→ TASK INSTRUCTIONS:
Give back an exact copy of the lines from the start of the material through the line bearing "seal_lip_out_r = 18.3". Include both ends and nothing else.

Entries taken from a collection:

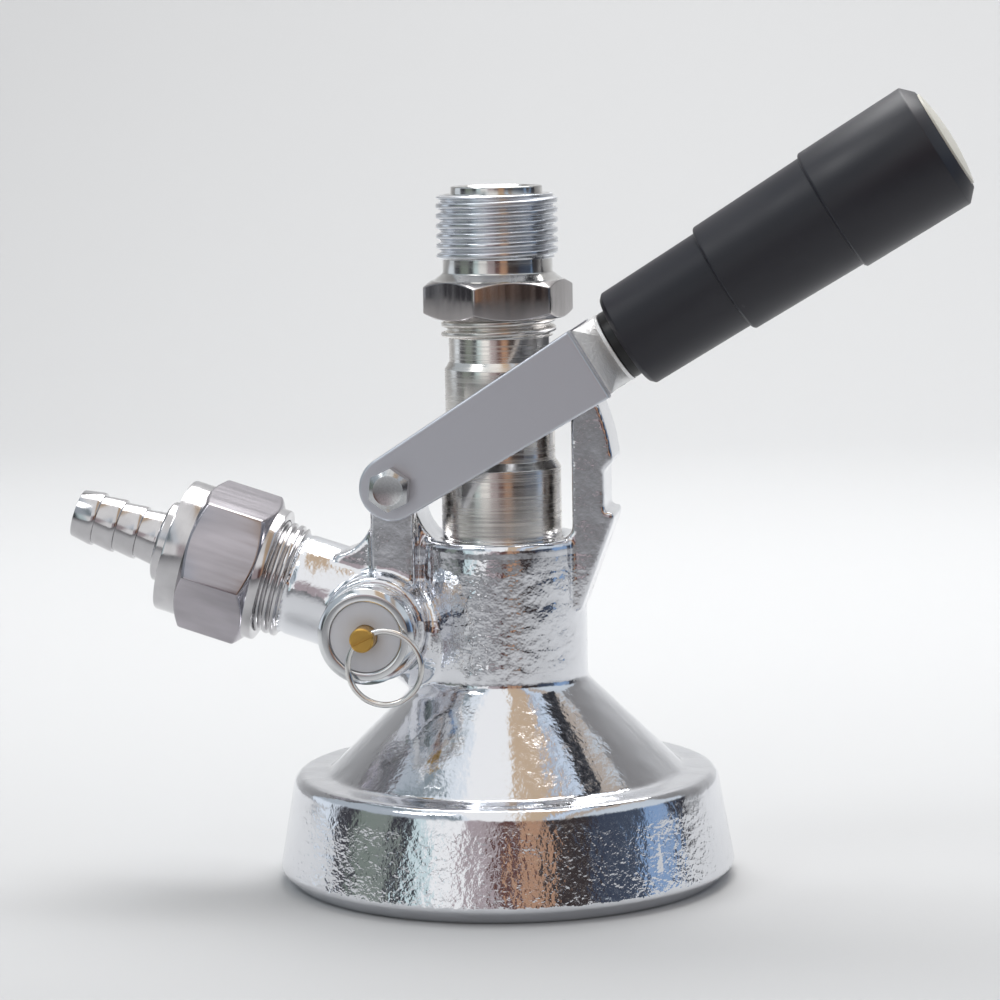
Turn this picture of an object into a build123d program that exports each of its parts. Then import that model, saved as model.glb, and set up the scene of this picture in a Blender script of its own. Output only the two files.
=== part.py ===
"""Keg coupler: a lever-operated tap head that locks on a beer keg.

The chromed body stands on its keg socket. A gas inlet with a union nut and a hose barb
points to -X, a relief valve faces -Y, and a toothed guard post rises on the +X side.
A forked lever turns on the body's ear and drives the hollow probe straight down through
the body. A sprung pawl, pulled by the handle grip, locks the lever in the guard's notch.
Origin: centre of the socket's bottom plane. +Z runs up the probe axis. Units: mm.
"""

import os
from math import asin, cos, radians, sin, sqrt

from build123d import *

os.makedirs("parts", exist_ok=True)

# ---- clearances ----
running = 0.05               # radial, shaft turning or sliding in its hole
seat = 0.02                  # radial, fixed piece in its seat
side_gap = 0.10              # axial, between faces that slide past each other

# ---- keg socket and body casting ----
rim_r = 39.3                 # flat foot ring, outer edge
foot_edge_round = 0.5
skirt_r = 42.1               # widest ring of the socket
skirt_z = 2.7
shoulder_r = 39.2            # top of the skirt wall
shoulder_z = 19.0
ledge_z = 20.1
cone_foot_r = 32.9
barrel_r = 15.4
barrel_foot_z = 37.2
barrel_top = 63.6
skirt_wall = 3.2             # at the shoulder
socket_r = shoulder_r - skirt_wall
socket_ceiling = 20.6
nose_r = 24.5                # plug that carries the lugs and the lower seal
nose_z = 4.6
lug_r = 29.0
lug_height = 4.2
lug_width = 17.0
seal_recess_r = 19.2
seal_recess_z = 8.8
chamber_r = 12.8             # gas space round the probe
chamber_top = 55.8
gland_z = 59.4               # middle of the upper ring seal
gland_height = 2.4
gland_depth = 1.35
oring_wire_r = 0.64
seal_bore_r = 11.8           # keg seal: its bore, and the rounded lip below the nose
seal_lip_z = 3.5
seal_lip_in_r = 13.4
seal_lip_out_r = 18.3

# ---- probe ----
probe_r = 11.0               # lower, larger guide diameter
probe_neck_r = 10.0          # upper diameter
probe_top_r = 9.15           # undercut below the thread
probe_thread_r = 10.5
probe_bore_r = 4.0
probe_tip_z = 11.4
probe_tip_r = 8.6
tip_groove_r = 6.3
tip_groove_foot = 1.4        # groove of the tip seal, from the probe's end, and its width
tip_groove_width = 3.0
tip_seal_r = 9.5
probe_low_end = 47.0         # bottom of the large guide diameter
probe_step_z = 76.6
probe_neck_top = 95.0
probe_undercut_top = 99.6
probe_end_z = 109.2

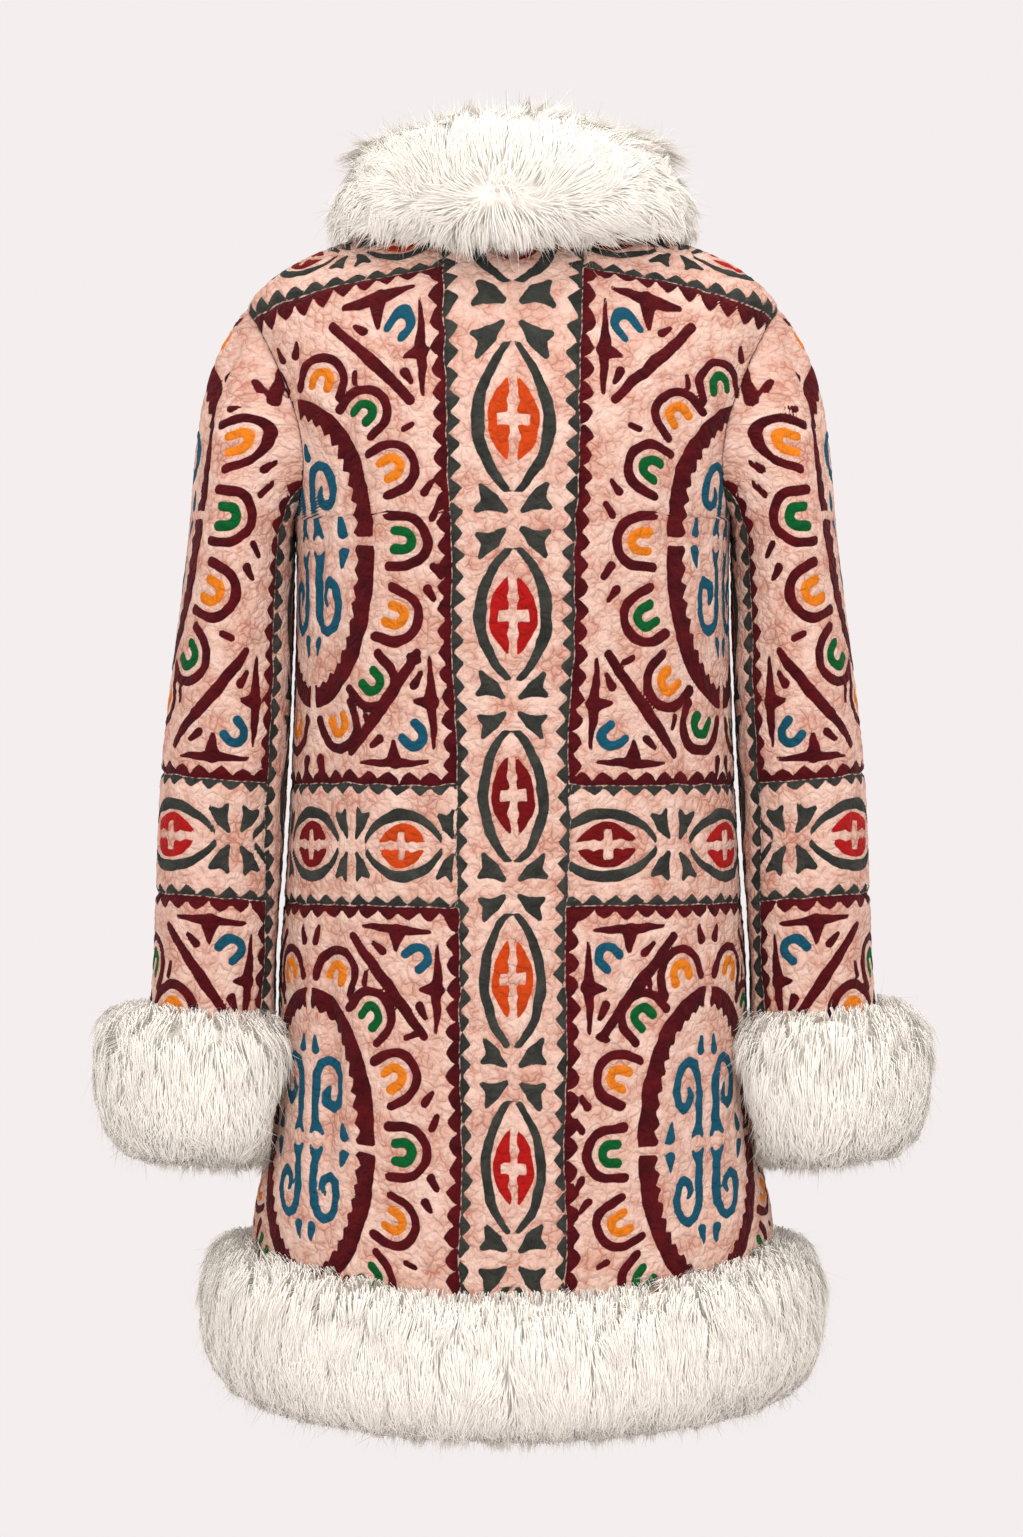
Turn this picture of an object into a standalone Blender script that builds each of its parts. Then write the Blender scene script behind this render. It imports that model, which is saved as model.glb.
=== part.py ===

→ ANSWER FOR THIS EXERCISE:
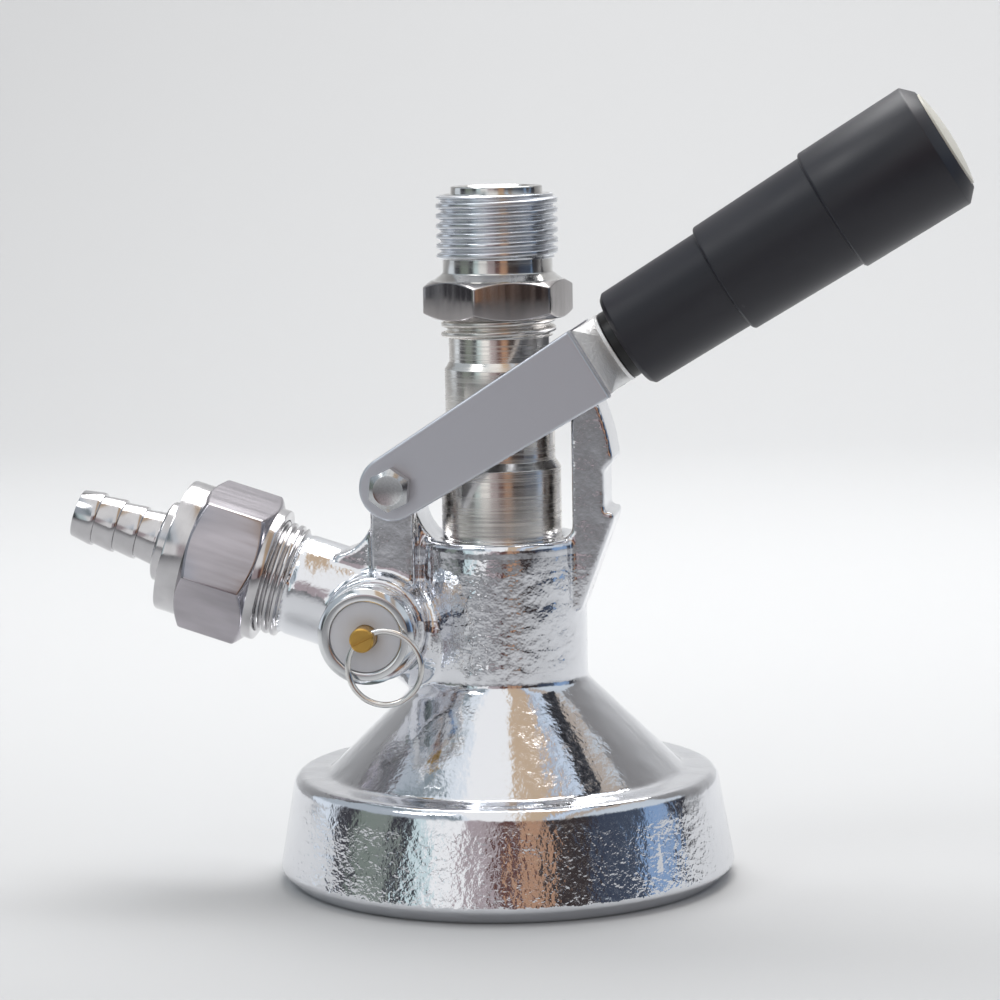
Turn this picture of an object into a build123d program that exports each of its parts. Then import that model, saved as model.glb, and set up the scene of this picture in a Blender script of its own. Output only the two files.
=== part.py ===
"""Keg coupler: a lever-operated tap head that locks on a beer keg.

The chromed body stands on its keg socket. A gas inlet with a union nut and a hose barb
points to -X, a relief valve faces -Y, and a toothed guard post rises on the +X side.
A forked lever turns on the body's ear and drives the hollow probe straight down through
the body. A sprung pawl, pulled by the handle grip, locks the lever in the guard's notch.
Origin: centre of the socket's bottom plane. +Z runs up the probe axis. Units: mm.
"""

import os
from math import asin, cos, radians, sin, sqrt

from build123d import *

os.makedirs("parts", exist_ok=True)

# ---- clearances ----
running = 0.05               # radial, shaft turning or sliding in its hole
seat = 0.02                  # radial, fixed piece in its seat
side_gap = 0.10              # axial, between faces that slide past each other

# ---- keg socket and body casting ----
rim_r = 39.3                 # flat foot ring, outer edge
foot_edge_round = 0.5
skirt_r = 42.1               # widest ring of the socket
skirt_z = 2.7
shoulder_r = 39.2            # top of the skirt wall
shoulder_z = 19.0
ledge_z = 20.1
cone_foot_r = 32.9
barrel_r = 15.4
barrel_foot_z = 37.2
barrel_top = 63.6
skirt_wall = 3.2             # at the shoulder
socket_r = shoulder_r - skirt_wall
socket_ceiling = 20.6
nose_r = 24.5                # plug that carries the lugs and the lower seal
nose_z = 4.6
lug_r = 29.0
lug_height = 4.2
lug_width = 17.0
seal_recess_r = 19.2
seal_recess_z = 8.8
chamber_r = 12.8             # gas space round the probe
chamber_top = 55.8
gland_z = 59.4               # middle of the upper ring seal
gland_height = 2.4
gland_depth = 1.35
oring_wire_r = 0.64
seal_bore_r = 11.8           # keg seal: its bore, and the rounded lip below the nose
seal_lip_z = 3.5
seal_lip_in_r = 13.4
seal_lip_out_r = 18.3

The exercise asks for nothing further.